# BEST musical form I've EVER seen!!!



## Brother John (Jan 26, 2007)

The DRUMS!!!!!!

the drums....

for the LOVE of ALL that is HOLY....
stop with the DRUMS!!!!!!!!!!!


CLICK HERE if you are VERY brave.


Your Brother
John

..........and what's with those friggin cats?


----------



## Brother John (Jan 26, 2007)

and then with the bells???
WHY???

...why the little toddler bells??????????

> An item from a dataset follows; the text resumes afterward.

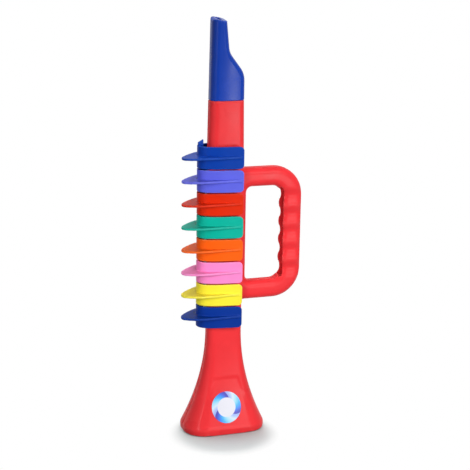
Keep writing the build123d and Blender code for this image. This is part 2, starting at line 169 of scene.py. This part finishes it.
# Strip metals: their colours, and fine lines along the strip
STEEL = (0.56, 0.57, 0.60)
BRASS = (0.78, 0.57, 0.24)
DARK_SHARE = 0.8
METAL_ROUGHNESS = (0.22, 0.4)
STRIP_STRETCH = (1.0, 6.0, 0.4)
STRIP_SCALE = 300.0
STRIP_BUMP = 0.1
STRIP_HEIGHT = 0.1 * MM

# Label: slanted light bands in its ring, each a run of colours, round a pale middle
LABEL_X = -1.0 * MM
LABEL_HEIGHT = 24.6 * MM
LABEL_RADIUS = 14.1 * MM
LABEL_BANDS = 3
LABEL_START = 0.71
LABEL_LEAN = 0.5
LABEL_BAND = (
    (0.00, (0.045, 0.035, 0.42)),
    (0.09, (0.035, 0.035, 0.48)),
    (0.22, (0.02, 0.16, 0.80)),
    (0.38, (0.02, 0.42, 0.88)),
    (0.56, (0.26, 0.66, 0.90)),
    (0.76, (0.62, 0.76, 0.90)),
    (0.94, (0.30, 0.42, 0.86)),
)
LABEL_MIDDLE = (0.74, 0.74, 0.82)
LABEL_MIDDLE_SHARE = 0.60
LABEL_RING_SHARE = 0.63
LABEL_SHEEN = 0.3
LABEL_GLOSS = 0.3

# Floor: it runs out into white, and sends part of its light back up
FLOOR_HALF = 4.0
FLOOR_NEAR = 33.0 * MM
FLOOR_FAR = 53.0 * MM
FLOOR_FORWARD = 20.0 * MM
FLOOR_LEFT = 4.0 * MM
FLOOR_BOUNCE = 0.35
FLOOR_TINT = (0.88, 0.99, 0.985)
SPECK_SCALE = 90.0
SPECK_TONES = (0.95, 0.97)

# Floor: soft shade round the rim, which falls towards the front
SHADE_REACH = 42.0 * MM
SHADE_DEPTH = 1.3
SHADE_FACING = (0, 0.7, 0.714)
SHADE_SAMPLES = 16

# Light: an even level all round and four lamps, with power in watts and spread in degrees
WORLD_LEVEL = 0.16
FULL_SPREAD = 180.0
LAMPS = {
    "key_light": dict(place=(0.62, -1.50, 1.0), aim=(0, 0, 0.18), width=0.8, height=0.8, power=16.6),
    "top_light": dict(place=(-0.1, 0.25, 1.5), aim=(0, 0, 0.1), width=0.8, height=0.8, power=9.0),
    "left_fill": dict(
        place=(-0.45, -0.45, 0.32), aim=(0.02, 0, 0.13), width=0.25, height=0.25, power=0.15, spread=45.0
    ),
    "low_strip": dict(place=(0.35, -0.83, 0.11), aim=(0, 0, 0.11), width=0.05, height=0.2, power=1.9),
}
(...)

I've lost brain cells now!!!





Yor broter
Jon


----------



## terryl965 (Jan 26, 2007)

What the hell was that


----------



## Touch Of Death (Jan 26, 2007)

I believe that it must be a joke.
Sean


----------



## Brother John (Jan 26, 2007)

Touch Of Death said:


> I believe that it must be a joke.
> Sean





...it's in the comedy section.
Yes: it's a joke..


Your Brother
John


----------



## Touch Of Death (Jan 26, 2007)

Brother John said:


> ...it's in the comedy section.
> Yes: it's a joke..
> 
> 
> ...


Thank you for informing me. I did not do the proper detective work.:mst:


----------



## Kacey (Jan 26, 2007)

I'm sorry to say I've seen that one before...


----------



## Xue Sheng (Jan 26, 2007)

Kacey said:


> I'm sorry to say I've seen that one before...


 
as have I


----------



## Brian R. VanCise (Jan 26, 2007)

Everytime I see that I lose a few more brain cells!


----------



## morph4me (Jan 26, 2007)

terryl965 said:


> What the hell was that


 
I recognized techniques from The Karate Kid and The Karate Kid II, don't know where the rest of them came from:uhyeah:


----------



## searcher (Jan 26, 2007)

That guy needs to stop watching Walker.   Somebody needs to save us from the dumbening that will result from the viewing of this video.


----------



## Jade Tigress (Jan 26, 2007)

I've seen that before too. Actually there are several clips with the same guy. I don't remember where I read this, but I recall it being said the guy has some *issues* and is actually totally being totally serious. It was stated that he pays people to help out with his clips. Take it with a grain of salt, but that's what I heard.


----------



## Flying Crane (Jan 27, 2007)

Well to his credit, he was very careful not to step on the cat...


----------



## dubljay (Jan 27, 2007)

Is it a bad thing that I don't get it?  I'm still trying to figure out what the hell happened.


----------



## Flying Crane (Jan 28, 2007)

dubljay said:


> I'm still trying to figure out what the hell happened.


 
as are we all...


----------